# Chattahoochee WMA hunt next week



## ngabearhunter (Oct 29, 2004)

Anyone going up to hunt the deer/bear/hog hunt on November 3-6?
I never could get on a bear this year with my bow, maybe he'll show for me now.


----------



## Paymaster (Oct 30, 2004)

Good luck, hope ya get a biggen.


----------



## Polaris08 (Nov 4, 2008)

Is there anything going on at Chattahoochee WMA on Saturday Nov 8? I was planning on doing a little fishing and don't want to get in the middle of a hunt.


----------



## bowbuck (Nov 5, 2008)

Polaris08 said:


> Is there anything going on at Chattahoochee WMA on Saturday Nov 8? I was planning on doing a little fishing and don't want to get in the middle of a hunt.
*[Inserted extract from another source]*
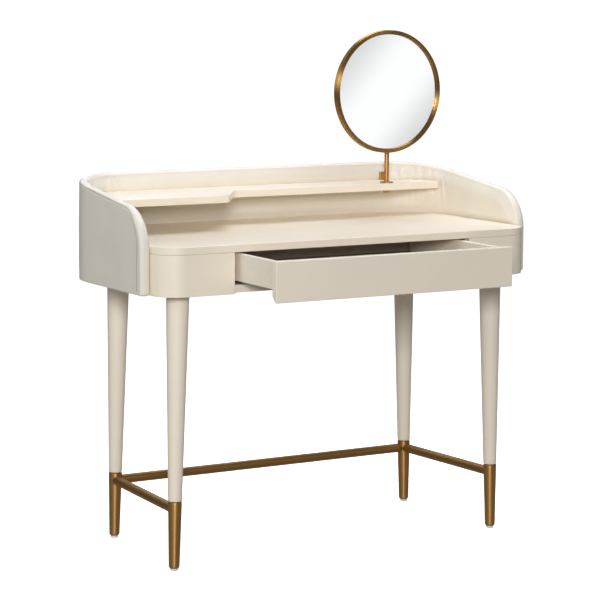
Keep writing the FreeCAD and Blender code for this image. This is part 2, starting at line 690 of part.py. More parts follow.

The trout water on Chattahoochee WMA closed Nov 1 or actually dark on Oct 31.


----------



## Nitram4891 (Dec 8, 2008)

*Chattahoochee WMA Hunt Dec 10-13*

Anybody Hunting this one?


----------



## Jighead (Dec 8, 2008)

I am going Sat. morning, might try to hunt Th and Fri evening. Seen a couple of small pigs last Sat. while squirrel hunting.


----------



## bowbuck (Dec 8, 2008)

Yep spotted a really nice mt. buck on the last hunt and couldn't get a shot.  I'll be there early in the week hoping to catch him


----------



## Jighead (Dec 8, 2008)

bowbuck said:


> Yep spotted a really nice mt. buck on the last hunt and couldn't get a shot.  I'll be there early in the week hoping to catch him



Are you finding deer  high or down low?


----------



## Nitram4891 (Dec 8, 2008)

I'm looking for a place to camp and hunt this weekend.  I've been camping there before but have never hunted or explored much other than the river while fishing.  Any recommendations?  I will probably be there Friday and Saturday.  I'd love to see a hog.


----------



## Jighead (Dec 8, 2008)

Chances are you will see a hog or a bear before you see a deer.


----------



## Nitram4891 (Dec 8, 2008)

Do people walk around at all or is it all still hunting?  I like stalking but I don't want to get anywhere near any other hunters.


----------



## Nitram4891 (Dec 10, 2008)

Anyone have any advice as to what kind of areas to look for to find hogs?  Higher up or lower down by the creeks?  What would they be feeding on this time of the year?


----------



## Jighead (Dec 10, 2008)

I just found a lot of sign down low, where there was no sign a week ago. Find you a creek and find tributaries feeding the creek. Follow these tributaries to look for rooting, especially if there are a lot of white oaks around. they can also be high if they have a good food supply(acorns)


----------



## bowbuck (Dec 10, 2008)

Jighead, I am hunting low. I just happened to check a spot out and it had some nice sign in it. It's only a five minute or so walk so it doesn't get much nicer than that on Chattahoochee.


----------



## DASUTT1661 (Dec 11, 2008)

any big bucks been killed there this year?


----------